Semua itu kini terasa seperti arus sungai yang membawa dirinya perlahan, lembut, tanpa arah yang perlu ia rencanakan.

Ia tidak lagi menulis untuk menjelaskan apa pun. Ia menulis hanya untuk mendengar gema dirinya sendiri, memastikan bahwa ia masih hidup di dalam setiap kata yang belum selesai. Ia tahu, suatu saat huruf-huruf itu akan kehilangan makna, tapi bukan berarti lenyap—karena setiap kalimat yang pernah lahir dari kejujuran akan bertransformasi menjadi sesuatu: mungkin angin, mungkin cahaya, mungkin hanya diam yang mengandung makna.

Dalam keheningan terakhir itu, ia mengingat wajah-wajah yang pernah singgah, percakapan yang tak sempat dituntaskan, dan tawa yang pernah menembus sepi.

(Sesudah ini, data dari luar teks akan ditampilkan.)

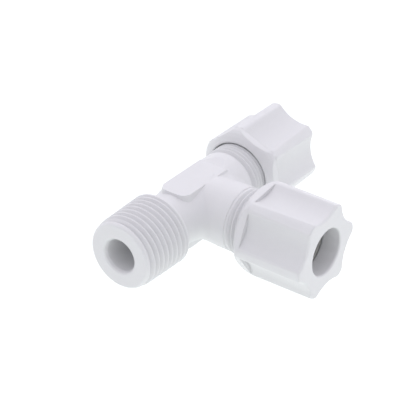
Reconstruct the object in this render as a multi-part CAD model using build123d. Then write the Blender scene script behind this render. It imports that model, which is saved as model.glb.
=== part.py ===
from build123d import *
import math
import os

# ---------------------------------------------------------------------------
# Male run tee for half-inch plastic tube: one tapered pipe-thread end and two
# compression ports, each with a fluted nut that holds a grip ring, a follower
# sleeve and an O-ring.  Millimetres.  Origin: crossing of the run and branch
# centre-lines.  Run along X (pipe thread towards -X), branch towards -Y, +Z up.
# ---------------------------------------------------------------------------

# ---- moulded tee body ------------------------------------------------------
FLOW_R = 4.7            # water way
NPT_END_X = -34.35       # flat end of the pipe thread
NPT_PITCH = 25.4 / 14   # 1/2-14 taper pipe thread
NPT_TAPER = 1.0 / 32    # radius per length
NPT_CREST_R = 10.05     # crest radius at the end
NPT_DEPTH = 1.08
NPT_SHOULDER_X = -17.4  # back of the threaded end
NPT_MOUTH_R = 5.5       # countersunk mouth of the water way
NECK_R = 7.75           # slim neck behind the pipe thread
BARREL_R = 9.3          # run barrel
BRANCH_R = 9.36         # branch barrel at its thread
BRANCH_R0 = 8.98        # branch barrel at the hub
PAD_Z = 8.67            # height of the two wrench flats
PAD_HALF_W = 4.66
PAD_LEAN = 10            # lean of the land's sides, degrees
PAD_X0, PAD_X1 = -11.6, 7.4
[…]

Ia tidak ingin mengulangnya. Ia hanya ingin menyimpan semuanya seperti batu kecil di dasar sungai—tak tampak, tapi tetap ada.

Ia mengerti kini bahwa hidup bukan perjalanan menuju tempat tertentu. Hidup adalah bagaimana seseorang berjalan, jatuh, berdiri, menatap langit, dan terus bertanya meski tak ada jawaban. Setiap langkah adalah bentuk doa, setiap kesalahan adalah cara Tuhan bercanda agar manusia tak merasa terlalu pandai.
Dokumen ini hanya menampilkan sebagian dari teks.